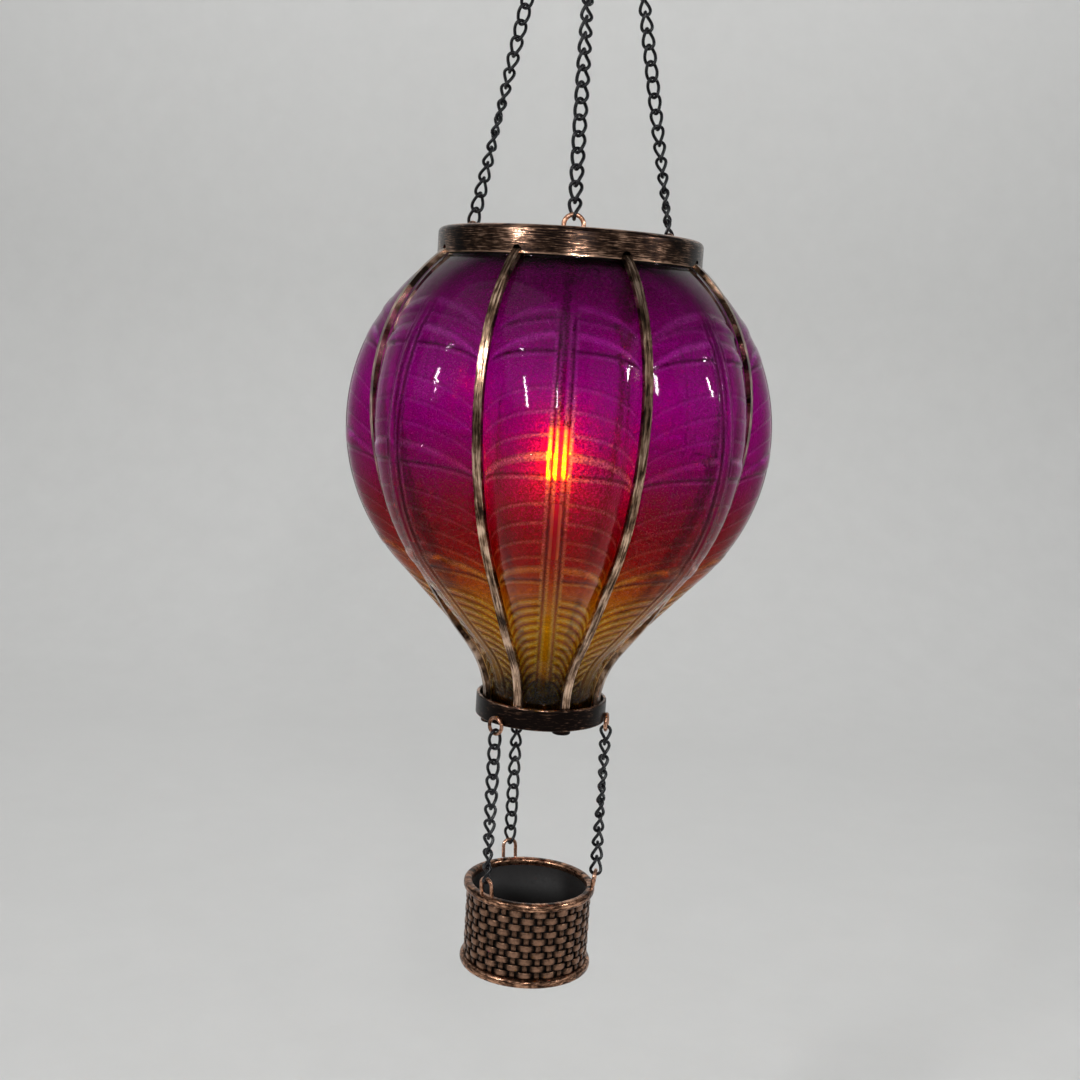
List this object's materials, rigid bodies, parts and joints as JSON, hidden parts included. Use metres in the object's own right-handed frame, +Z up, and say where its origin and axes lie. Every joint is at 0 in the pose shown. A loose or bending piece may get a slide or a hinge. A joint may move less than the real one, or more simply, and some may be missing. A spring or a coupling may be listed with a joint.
{
  "type": "hanging solar lantern",
  "caption": "Hot-air-balloon lantern: lobed glass envelope with metal ribs and cap, solar lid and lamp, hung on chains from a hook, with a basket swinging below.",
  "frame": {"origin": "point inside the hook's crook that bears on the nail or bracket", "axes": "+Z up; -Y is the front, where one upper chain and the middle of one gore face; the hook lies in the YZ plane"},
  "size_m": [0.17, 0.17, 0.5595],
  "materials": {
    "aged_copper": "glossy antiqued copper, dark patina with brushed copper streaks",
    "rib_bronze": "satin antiqued bronze",
    "base_bronze": "dark oil-rubbed bronze with copper edges",
    "loop_copper": "bare copper wire",
    "black_chain": "gloss black enamel",
    "balloon_glass": "coloured embossed glass, purple above running to amber below",
    "basket_copper": "antiqued copper weave with dark recesses",
    "rubber": "matt black rubber",
    "black_plastic": "fine-grained black plastic",
    "solar_blue": "dark blue solar cell with fine silver lines",
    "clear_cover": "clear cover",
    "board": "green circuit board",
    "battery_steel": "nickel plated cell",
    "contact": "sprung brass strip",
    "screw_steel": "dark steel screws",
    "lamp_glass": "frosted warm lamp cover",
    "led_clear": "clear LED lens"
  },
  "bodies": {
    "hook": {"hanging_hook": "black_chain"},
    "ring": {"gather_ring": "black_chain"},
    "balloon": {"upper_chain_front": "black_chain", "upper_chain_left": "black_chain", "upper_chain_right": "black_chain", "cap_ring": "aged_copper", "cap_deck": "aged_copper", "cap_eyelets": "loop_copper", "top_gasket": "rubber", "glass_envelope": "balloon_glass", "bottom_gasket": "rubber", "rib_beads": "rib_bronze", "bottom_ring": "base_bronze", "bottom_plate": "base_bronze", "base_screws": "base_bronze", "lower_eyelets": "loop_copper", "rib_1": "rib_bronze", "rib_2": "rib_bronze", "rib_3": "rib_bronze", "rib_4": "rib_bronze", "rib_5": "rib_bronze", "rib_6": "rib_bronze", "rib_7": "rib_bronze", "rib_8": "rib_bronze"},
    "solar_lid": {"lid_housing": "black_plastic", "lid_seal": "rubber", "solar_cell": "solar_blue", "solar_cover": "clear_cover", "lid_base": "black_plastic", "battery": "battery_steel", "battery_contacts": "contact", "battery_cover": "black_plastic", "cover_screws": "screw_steel", "circuit_board": "board", "switch_body": "black_plastic", "lamp_boss": "screw_steel", "lamp_stem": "screw_steel", "led_socket": "black_plastic", "led": "led_clear", "lamp_globe": "lamp_glass"},
    "switch": {"switch_slider": "black_plastic"},
    "basket": {"basket_top_rim": "basket_copper", "basket_bottom_rim": "basket_copper", "basket_wall": "basket_copper", "basket_floor": "basket_copper", "basket_loops": "loop_copper"},
    "a_top_link": {"chain_a_top_link": "black_chain"},
    "a_chain": {"chain_a_run": "black_chain"},
    "a_bottom_link": {"chain_a_bottom_link": "black_chain"},
    "b_top_link": {"chain_b_top_link": "black_chain"},
    "b_chain": {"chain_b_run": "black_chain"},
    "b_bottom_link": {"chain_b_bottom_link": "black_chain"},
    "c_top_link": {"chain_c_top_link": "black_chain"},
    "c_chain": {"chain_c_run": "black_chain"},
    "c_bottom_link": {"chain_c_bottom_link": "black_chain"}
  },
  "joints": [
    {"name": "ring_swing", "type": "hinge", "parent": "hook", "child": "ring", "pos_m": [0, 0, -0.0438], "axis": [0, 1, 0], "range_deg": [-25, 25]},
    {"name": "lantern_swing", "type": "hinge", "parent": "ring", "child": "balloon", "pos_m": [0, 0, -0.06148], "axis": [1, 0, 0], "range_deg": [-25, 25]},
    {"name": "lid_lift", "type": "slide", "parent": "balloon", "child": "solar_lid", "axis": [0, 0, 1], "range_m": [0, 0.02]},
    {"name": "switch_slide", "type": "slide", "parent": "solar_lid", "child": "switch", "axis": [1, 0, 0], "range_m": [0, 0.003]},
    {"name": "a_sway_y", "type": "hinge", "parent": "balloon", "child": "a_top_link", "pos_m": [-0.01768, -0.02107, -0.45269], "axis": [1, 0, 0], "range_deg": [-15, 15]},
    {"name": "a_sway_x", "type": "hinge", "parent": "a_top_link", "child": "a_chain", "pos_m": [-0.01768, -0.02107, -0.45886], "axis": [0, 1, 0], "range_deg": [-15, 15]},
    {"name": "a_foot_x", "type": "hinge", "parent": "a_chain", "child": "a_bottom_link", "pos_m": [-0.01768, -0.02107, -0.50846], "axis": [0, 1, 0], "range_deg": [-15, 15]},
    {"name": "a_foot_y", "type": "hinge", "parent": "a_bottom_link", "child": "basket", "pos_m": [-0.01768, -0.02107, -0.51462], "axis": [1, 0, 0], "range_deg": [-15, 15]},
    {"name": "b_sway_y", "type": "hinge", "parent": "balloon", "child": "b_top_link", "pos_m": [0.02708, -0.00477, -0.45269], "axis": [1, 0, 0], "range_deg": [-15, 15]},
    {"name": "b_sway_x", "type": "hinge", "parent": "b_top_link", "child": "b_chain", "pos_m": [0.02708, -0.00477, -0.45886], "axis": [0, 1, 0], "range_deg": [-15, 15]},
    {"name": "b_foot_x", "type": "hinge", "parent": "b_chain", "child": "b_bottom_link", "pos_m": [0.02708, -0.00477, -0.50846], "axis": [0, 1, 0], "range_deg": [-15, 15]},
    {"name": "c_sway_y", "type": "hinge", "parent": "balloon", "child": "c_top_link", "pos_m": [-0.00941, 0.02584, -0.45269], "axis": [1, 0, 0], "range_deg": [-15, 15]},
    {"name": "c_sway_x", "type": "hinge", "parent": "c_top_link", "child": "c_chain", "pos_m": [-0.00941, 0.02584, -0.45886], "axis": [0, 1, 0], "range_deg": [-15, 15]},
    {"name": "c_foot_x", "type": "hinge", "parent": "c_chain", "child": "c_bottom_link", "pos_m": [-0.00941, 0.02584, -0.50846], "axis": [0, 1, 0], "range_deg": [-15, 15]}
  ],
  "couplings": [
    {"joint": "a_foot_x", "follows": "a_sway_x", "ratio": -1},
    {"joint": "a_foot_y", "follows": "a_sway_y", "ratio": -1},
    {"joint": "b_sway_y", "follows": "a_sway_y", "ratio": 1},
    {"joint": "b_sway_x", "follows": "a_sway_x", "ratio": 1},
    {"joint": "b_foot_x", "follows": "a_sway_x", "ratio": -1},
    {"joint": "c_sway_y", "follows": "a_sway_y", "ratio": 1},
    {"joint": "c_sway_x", "follows": "a_sway_x", "ratio": 1},
    {"joint": "c_foot_x", "follows": "a_sway_x", "ratio": -1}
  ]
}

########

- WHAT THE TASK ASKS
From the listing above, collect each line in which the string "bodies" appears.

- WRITTEN REPLY
List this object's materials, rigid bodies, parts and joints as JSON, hidden parts included. Use metres in the object's own right-handed frame, +Z up, and say where its origin and axes lie. Every joint is at 0 in the pose shown. A loose or bending piece may get a slide or a hinge. A joint may move less than the real one, or more simply, and some may be missing. A spring or a coupling may be listed with a joint.
  "bodies": {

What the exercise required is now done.